Key agreed elements the commission captured in a motion to recommend to the Board of County Commissioners: a local turbine tip‑height cap of 500 ft (tip‑to‑base); a quarter‑mile (0.25 mile) setback from state and federal highways; a 550‑ft setback (tower height plus 50 ft example) from participating residential structures; a 2,640‑ft setback from nonparticipating residential structures (discussion referenced evacuation guidance of roughly 1,640 ft and then moved to larger buffers during debate); wetlands protections using a 1,320‑ft buffer or site‑specific delineation and mitigation; a three‑mile (15,840 ft) buffer from incorporated city limits (and airports/airstrips generally) with an explicit 5‑mile buffer adopted for registered airfields/airstrips by majority vote; and schools, churches and public water supplies captured in a 2,640‑ft buffer in the proposed table. The commission also agreed to insert a sentence that a nonparticipating property owner who gives written consent to a WEX (wind energy) developer shall be treated as participating for setback calculations.

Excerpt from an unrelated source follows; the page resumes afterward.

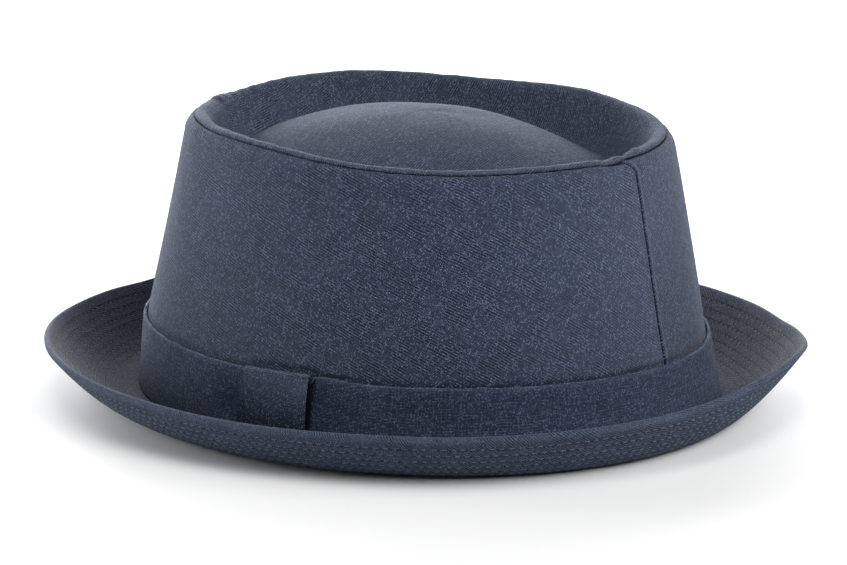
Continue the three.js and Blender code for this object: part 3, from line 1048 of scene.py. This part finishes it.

Public comment was extensive. Residents raised safety concerns including ice‑throw, blade fragmentation, turbine fires and long‑term cleanup liabilities; several speakers said turbines have reduced property values where they exist. Evan Yoder urged the commission to approve the draft and wrote that "Marion County has 2 wind farms. Enough is enough." Linda Peters recounted debris from a damaged turbine in another county and warned of cleanup and environmental contamination. Municipal leadership weighed in: Evan Esau, identified as mayor of Gossel, asked for a 5‑mile protection for municipal wells and public‑safety concerns; the commission discussed tying public‑water protections to KDHE mapping and standards.

After members summarized the edits they had agreed to during the meeting, a motion to recommend the revised Article 27 to the Board of County Commissioners passed by roll call 9–1. Staff announced a 14‑day protest period; the earliest County Commission meeting availability noted was Feb. 17. The commission emphasized that this vote was a recommendation and that the county commission will consider testimony, protests and final ordinance language before any regulation takes effect.